The mallard was once called “the wild duck”, the term “mallard” being reserved for the drake.

It’s excellent on the table and all domestic ducks, excepting muscovies, are descended from the mallard. When plucking it, keep the feathers surrounding its preening gland. They are naturally oily and trap air, allowing fly-tiers to build a variety of deadly fishing flies such as the Cul de Canard Emerger.

Although tame on village ponds, the mallard is renowned for its wariness in the wild. To overcome this, wildfowlers use decoys and duck-calls. Calling duck has been developed into a minor art form in the USA, and the best compete at the annual World’s Championship Duck Calling Contest in Stuttgart, Arkansas.
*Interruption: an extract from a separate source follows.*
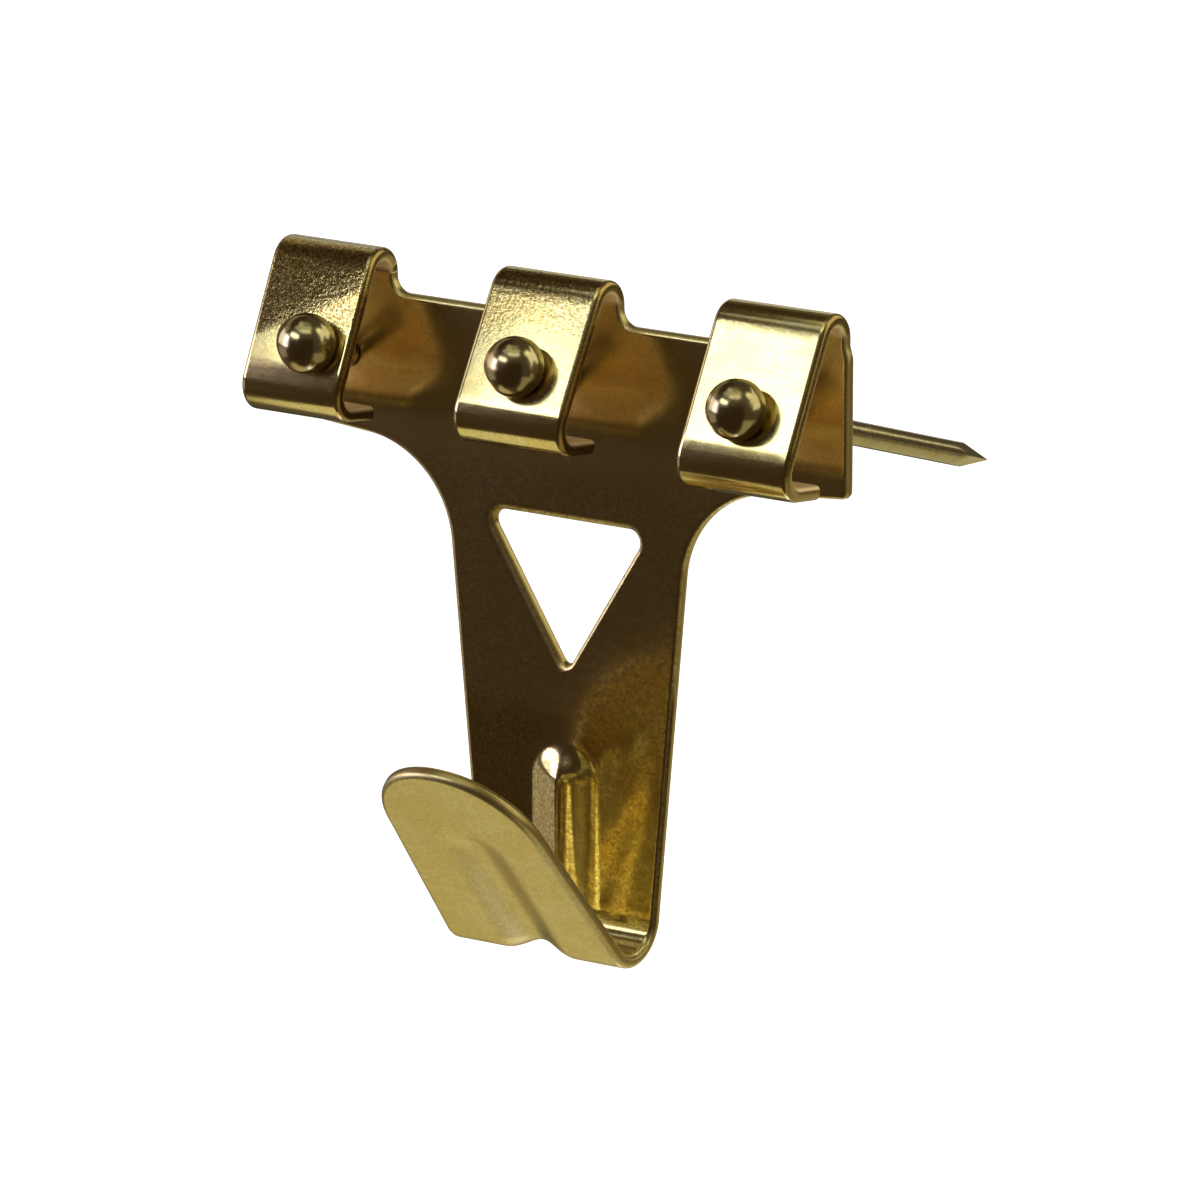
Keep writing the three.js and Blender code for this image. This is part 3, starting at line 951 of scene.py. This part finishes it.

In Britain, once every century, All Souls College, Oxford, holds a feast commemorating the giant mallard that flew out of the foundations of the college when it was being built in 1437. Its Fellows parade around the College singing the Mallard Song and led by a “Lord Mallard” who is carried in a chair, in search of the legendary fowl. The next Mallard ceremony will be in 2101.

In England and Wales all duck species must be shot with non-lead shot. The latter must also be used when shooting over wetlands in Scotland and Northern Ireland. Before using non-lead cartridges, it is essential to establish that the gun is suitable for such shot.